Problem details: Go through the listing and write out all of it exactly.

━━ Provided records

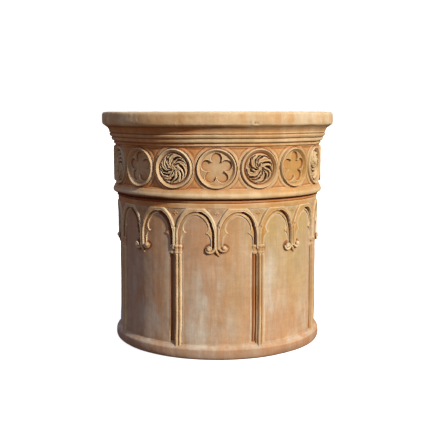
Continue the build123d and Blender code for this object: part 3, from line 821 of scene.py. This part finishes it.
OUTER = flame([(14.6, 13.0, 0.7), (17.2, 10.5, 1.6), (20.6, 4.5, 2.35), (24.4, -5.0, 2.75), (28.2, -17.0, 2.35), (31.2, -29.0, 1.5), (33.2, -40.0, 0.5)])
INNER = flame([(4.4, 26.0, 0.6), (6.6, 21.0, 1.2), (9.6, 14.0, 1.65), (13.0, 5.0, 1.6), (16.2, -4.0, 1.0), (18.4, -11.0, 0.4)])
EDGE = flame([(29.4, -28.0, 0.4), (31.2, -36.0, 0.9), (32.8, -46.0, 1.0), (33.8, -55.0, 0.4)])

# each slot was cut by hand: its turn in degrees and its size against the others
HAND = [(2.0, 1.0), (-3.5, 0.93), (3.0, 1.03), (-1.0, 0.90), (4.0, 1.02), (-4.0, 0.96), (1.0, 1.03), (3.5, 0.92), (-2.5, 1.0), (-4.5, 0.95)]


def turn_flat(line, degrees):
    c, s = math.cos(math.radians(degrees)), math.sin(math.radians(degrees))
    return line @ np.array([[c, s], [-s, c]])


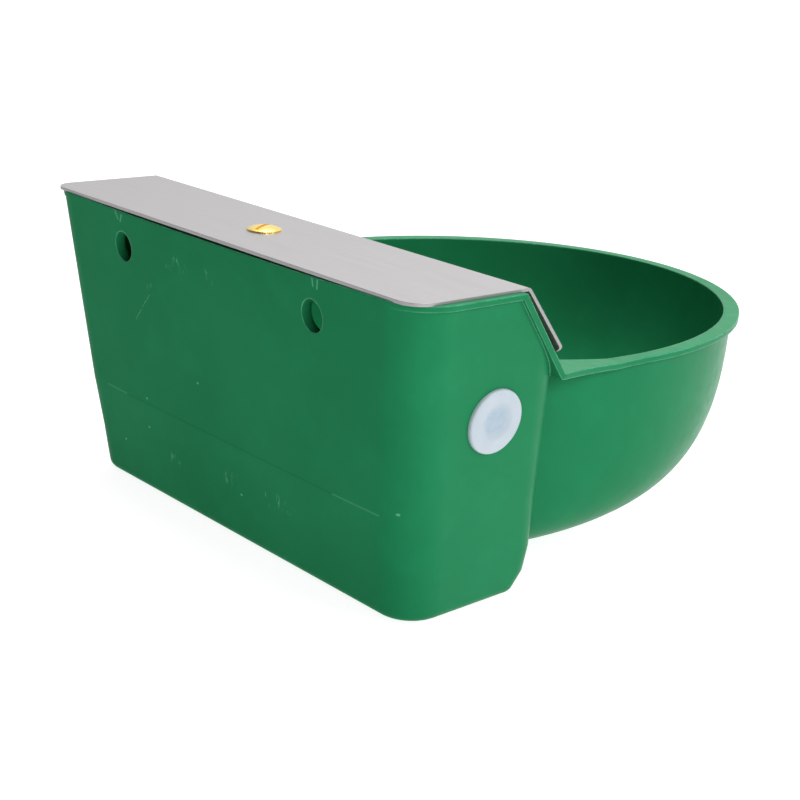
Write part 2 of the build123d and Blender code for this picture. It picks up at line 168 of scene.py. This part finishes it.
CREASE_MIDDLE = ((88.0, -81.0), (-85.0, -81.0))
NICK_WIDTH = 0.9
SCRATCH_WIDTH = 0.5
CREASE_WIDTH = 0.8

# Cover screw: how far it is turned from the drawing, and its head's height against the drawing's
SCREW_TURN = math.radians(-103)
HEAD_SHARE = 0.68
COVER_TOP = 0.020

# Threads drawn by bump: pitch, and where each starts and ends along its axis
THREAD_DEPTH = 0.0005
M8_PITCH = 0.00125
SCREW_THREAD = (0.0005, 0.014)
M5_PITCH = 0.0008
STUD_THREAD = (-0.02, 0.02)
STUD_AXIS = (-0.121869, 0, 0.992546)

# Pipe thread on the inlet tail: a ridge whose root is sunk in the tail, and the half widths of root
# and crest as shares of the pitch
TAIL_AXIS = (0.994219, 0, -0.107376)
PIPE_PITCH = 0.001814
PIPE_RIDGE = 0.0005
PIPE_SUNK = 0.0001
PIPE_ROOT, PIPE_CREST = 0.46, 0.1
THREAD_SIDES = 48

# Blanking plug: where its flange seats, and its profile as (out from the seat, radius)
PLUG_SEAT = (-0.140239, -0.0515, -0.038499)
PLUG_AXIS = (-TAIL_AXIS[0], 0, TAIL_AXIS[2])
PLUG_SIDES = 96
PLUG_FACE = 0.0019
PLUG_DIP = 0.0005
DIP_FROM, DIP_TO = 0.0060, 0.0094
DIP_STEPS = 8
PLUG_RIM = (
    (PLUG_FACE, 0.0138),
    (0.00182, 0.01435),
    (0.0015, 0.0148),
    (0.0010, 0.0150),
    (0.00002, 0.0150),
)
PLUG_STEM = ((0.00002, 0.01065), (-0.013, 0.01065), (-0.013, 0.00905), (-0.0006, 0.00905))
SHARP_FROM = math.radians(40)


def add(name, data):
    thing = bpy.data.objects.new(name, data)
    bpy.context.scene.collection.objects.link(thing)
    return thing


def frame_round(axis):
    """An axis and two directions across it, all of length 1."""
    axis = Vector(axis).normalized()
    across = axis.orthogonal().normalized()
    return axis, across, axis.cross(across)


def middle(node):
    low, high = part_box(node)
    return (Vector(low) + Vector(high)) / 2


# ---------------------------------------------------------------- camera, light and floor


def camera():
    back = Vector(
        (
            math.sin(AZIMUTH) * math.cos(ELEVATION),
            -math.cos(AZIMUTH) * math.cos(ELEVATION),
            math.sin(ELEVATION),
        )
    )
    level = (-back).cross(Vector((0, 0, 1))).normalized()
    over = level.cross(-back)
    right = math.cos(ROLL) * level + math.sin(ROLL) * over
    up = -math.sin(ROLL) * level + math.cos(ROLL) * over
    data = bpy.data.cameras.new("camera")
    data.lens = LENS_MM
    data.sensor_width = SENSOR_MM
    data.clip_start = CLIP_NEAR
    data.clip_end = CLIP_FAR
    cam = add("camera", data)
    cam.matrix_world = Matrix.Translation(CAMERA_AT) @ Matrix((right, up, back)).transposed().to_4x4()
    bpy.context.scene.camera = cam


def lamp(name, place, target, size, watts):
    data = bpy.data.lights.new(name, "AREA")
    data.shape = "RECTANGLE"
    data.size, data.size_y = size
    data.energy = watts
    light = add(name, data)
    light.location = place
    light.rotation_euler = (Vector(target) - Vector(place)).to_track_quat("-Z", "Y").to_euler()


def studio():
    """Lamps, and a white sweep behind the bowl and above it that is dimmer on the camera's side."""
    world = bpy.data.worlds.new("studio")
    world.use_nodes = True
    tree = world.node_tree
    background = tree.nodes["Background"]
    direction = tree.nodes.new("ShaderNodeTexCoord").outputs["Generated"]
    away = tree.nodes.new("ShaderNodeVectorMath")
    away.operation = "DOT_PRODUCT"
    away.inputs[1].default_value = SWEEP_SIDE
    tree.links.new(direction, away.inputs[0])
    spread = tree.nodes.new("ShaderNodeMapRange")
    for name, number in zip(("From Min", "From Max", "To Min", "To Max"), SWEEP_SPREAD):
        spread.inputs[name].default_value = number
    tree.links.new(away.outputs["Value"], spread.inputs["Value"])
    tree.links.new(spread.outputs["Result"], background.inputs["Strength"])
    background.inputs["Color"].default_value = (1.0, 1.0, 1.0, 1)
    bpy.context.scene.world = world
    for values in LAMPS:
        lamp(*values)
    view = bpy.context.scene.view_settings
    view.view_transform = "Standard"
    view.look = "None"


def floor():
    z = CAD_BOX[0][2] - FLOOR_GAP
    signs = ((-1, -1), (1, -1), (1, 1), (-1, 1))
    mesh = bpy.data.meshes.new("floor")
    mesh.from_pydata([(x * FLOOR_HALF, y * FLOOR_HALF, z) for x, y in signs], [], [(0, 1, 2, 3)])
    plane = add("floor", mesh)
    material = bpy.data.materials.new("floor")
    material.use_nodes = True
    shader = material.node_tree.nodes["Principled BSDF"]
    shader.inputs["Base Color"].default_value = FLOOR_GREY
    shader.inputs["Roughness"].default_value = FLOOR_ROUGH
    shader.inputs["Emission Color"].default_value = (1, 1, 1, 1)
    shader.inputs["Emission Strength"].default_value = FLOOR_GLOW
    mesh.materials.append(material)


# ---------------------------------------------------------------- materials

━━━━

Result of this exercise:
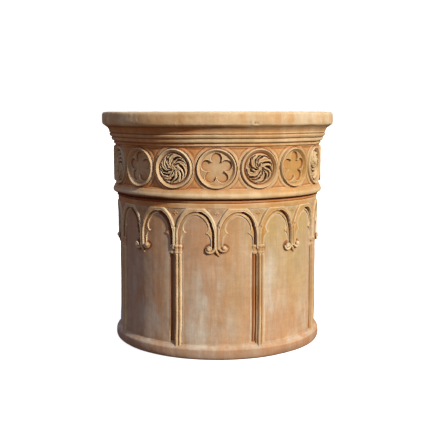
Continue the build123d and Blender code for this object: part 3, from line 821 of scene.py. This part finishes it.
OUTER = flame([(14.6, 13.0, 0.7), (17.2, 10.5, 1.6), (20.6, 4.5, 2.35), (24.4, -5.0, 2.75), (28.2, -17.0, 2.35), (31.2, -29.0, 1.5), (33.2, -40.0, 0.5)])
INNER = flame([(4.4, 26.0, 0.6), (6.6, 21.0, 1.2), (9.6, 14.0, 1.65), (13.0, 5.0, 1.6), (16.2, -4.0, 1.0), (18.4, -11.0, 0.4)])
EDGE = flame([(29.4, -28.0, 0.4), (31.2, -36.0, 0.9), (32.8, -46.0, 1.0), (33.8, -55.0, 0.4)])

# each slot was cut by hand: its turn in degrees and its size against the others
HAND = [(2.0, 1.0), (-3.5, 0.93), (3.0, 1.03), (-1.0, 0.90), (4.0, 1.02), (-4.0, 0.96), (1.0, 1.03), (3.5, 0.92), (-2.5, 1.0), (-4.5, 0.95)]


def turn_flat(line, degrees):
    c, s = math.cos(math.radians(degrees)), math.sin(math.radians(degrees))
    return line @ np.array([[c, s], [-s, c]])


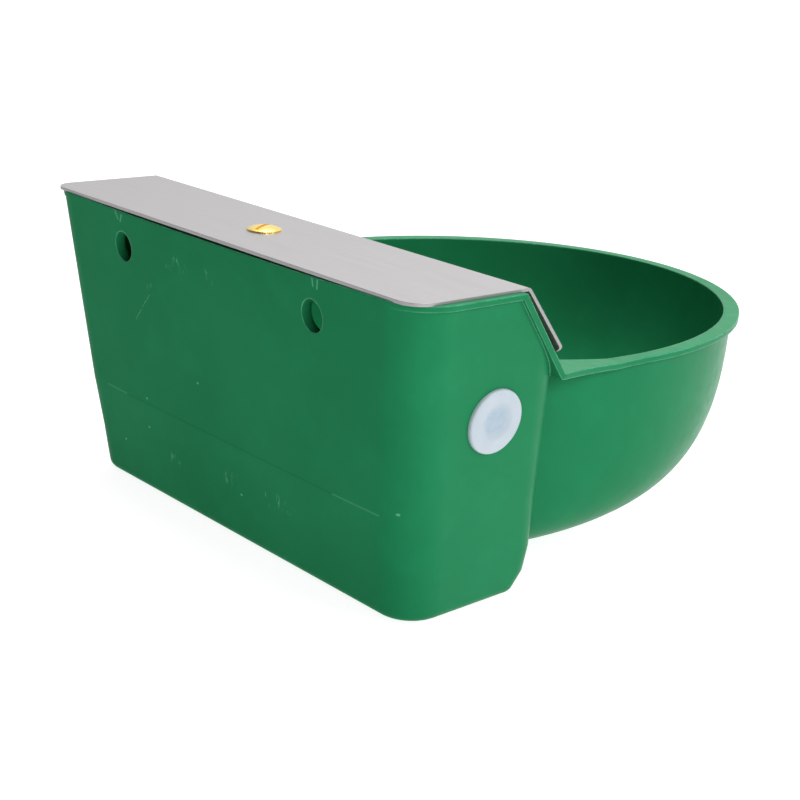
Write part 2 of the build123d and Blender code for this picture. It picks up at line 168 of scene.py. This part finishes it.
CREASE_MIDDLE = ((88.0, -81.0), (-85.0, -81.0))
NICK_WIDTH = 0.9
SCRATCH_WIDTH = 0.5
CREASE_WIDTH = 0.8

# Cover screw: how far it is turned from the drawing, and its head's height against the drawing's
SCREW_TURN = math.radians(-103)
HEAD_SHARE = 0.68
COVER_TOP = 0.020

# Threads drawn by bump: pitch, and where each starts and ends along its axis
THREAD_DEPTH = 0.0005
M8_PITCH = 0.00125
SCREW_THREAD = (0.0005, 0.014)
M5_PITCH = 0.0008
STUD_THREAD = (-0.02, 0.02)
STUD_AXIS = (-0.121869, 0, 0.992546)

# Pipe thread on the inlet tail: a ridge whose root is sunk in the tail, and the half widths of root
# and crest as shares of the pitch
TAIL_AXIS = (0.994219, 0, -0.107376)
PIPE_PITCH = 0.001814
PIPE_RIDGE = 0.0005
PIPE_SUNK = 0.0001
PIPE_ROOT, PIPE_CREST = 0.46, 0.1
THREAD_SIDES = 48

# Blanking plug: where its flange seats, and its profile as (out from the seat, radius)
PLUG_SEAT = (-0.140239, -0.0515, -0.038499)
PLUG_AXIS = (-TAIL_AXIS[0], 0, TAIL_AXIS[2])
PLUG_SIDES = 96
PLUG_FACE = 0.0019
PLUG_DIP = 0.0005
DIP_FROM, DIP_TO = 0.0060, 0.0094
DIP_STEPS = 8
PLUG_RIM = (
    (PLUG_FACE, 0.0138),
    (0.00182, 0.01435),
    (0.0015, 0.0148),
    (0.0010, 0.0150),
    (0.00002, 0.0150),
)
PLUG_STEM = ((0.00002, 0.01065), (-0.013, 0.01065), (-0.013, 0.00905), (-0.0006, 0.00905))
SHARP_FROM = math.radians(40)


def add(name, data):
    thing = bpy.data.objects.new(name, data)
    bpy.context.scene.collection.objects.link(thing)
    return thing


def frame_round(axis):
    """An axis and two directions across it, all of length 1."""
    axis = Vector(axis).normalized()
    across = axis.orthogonal().normalized()
    return axis, across, axis.cross(across)


def middle(node):
    low, high = part_box(node)
    return (Vector(low) + Vector(high)) / 2


# ---------------------------------------------------------------- camera, light and floor


def camera():
    back = Vector(
        (
            math.sin(AZIMUTH) * math.cos(ELEVATION),
            -math.cos(AZIMUTH) * math.cos(ELEVATION),
            math.sin(ELEVATION),
        )
    )
    level = (-back).cross(Vector((0, 0, 1))).normalized()
    over = level.cross(-back)
    right = math.cos(ROLL) * level + math.sin(ROLL) * over
    up = -math.sin(ROLL) * level + math.cos(ROLL) * over
    data = bpy.data.cameras.new("camera")
    data.lens = LENS_MM
    data.sensor_width = SENSOR_MM
    data.clip_start = CLIP_NEAR
    data.clip_end = CLIP_FAR
    cam = add("camera", data)
    cam.matrix_world = Matrix.Translation(CAMERA_AT) @ Matrix((right, up, back)).transposed().to_4x4()
    bpy.context.scene.camera = cam


def lamp(name, place, target, size, watts):
    data = bpy.data.lights.new(name, "AREA")
    data.shape = "RECTANGLE"
    data.size, data.size_y = size
    data.energy = watts
    light = add(name, data)
    light.location = place
    light.rotation_euler = (Vector(target) - Vector(place)).to_track_quat("-Z", "Y").to_euler()


def studio():
    """Lamps, and a white sweep behind the bowl and above it that is dimmer on the camera's side."""
    world = bpy.data.worlds.new("studio")
    world.use_nodes = True
    tree = world.node_tree
    background = tree.nodes["Background"]
    direction = tree.nodes.new("ShaderNodeTexCoord").outputs["Generated"]
    away = tree.nodes.new("ShaderNodeVectorMath")
    away.operation = "DOT_PRODUCT"
    away.inputs[1].default_value = SWEEP_SIDE
    tree.links.new(direction, away.inputs[0])
    spread = tree.nodes.new("ShaderNodeMapRange")
    for name, number in zip(("From Min", "From Max", "To Min", "To Max"), SWEEP_SPREAD):
        spread.inputs[name].default_value = number
    tree.links.new(away.outputs["Value"], spread.inputs["Value"])
    tree.links.new(spread.outputs["Result"], background.inputs["Strength"])
    background.inputs["Color"].default_value = (1.0, 1.0, 1.0, 1)
    bpy.context.scene.world = world
    for values in LAMPS:
        lamp(*values)
    view = bpy.context.scene.view_settings
    view.view_transform = "Standard"
    view.look = "None"


def floor():
    z = CAD_BOX[0][2] - FLOOR_GAP
    signs = ((-1, -1), (1, -1), (1, 1), (-1, 1))
    mesh = bpy.data.meshes.new("floor")
    mesh.from_pydata([(x * FLOOR_HALF, y * FLOOR_HALF, z) for x, y in signs], [], [(0, 1, 2, 3)])
    plane = add("floor", mesh)
    material = bpy.data.materials.new("floor")
    material.use_nodes = True
    shader = material.node_tree.nodes["Principled BSDF"]
    shader.inputs["Base Color"].default_value = FLOOR_GREY
    shader.inputs["Roughness"].default_value = FLOOR_ROUGH
    shader.inputs["Emission Color"].default_value = (1, 1, 1, 1)
    shader.inputs["Emission Strength"].default_value = FLOOR_GLOW
    mesh.materials.append(material)


# ---------------------------------------------------------------- materials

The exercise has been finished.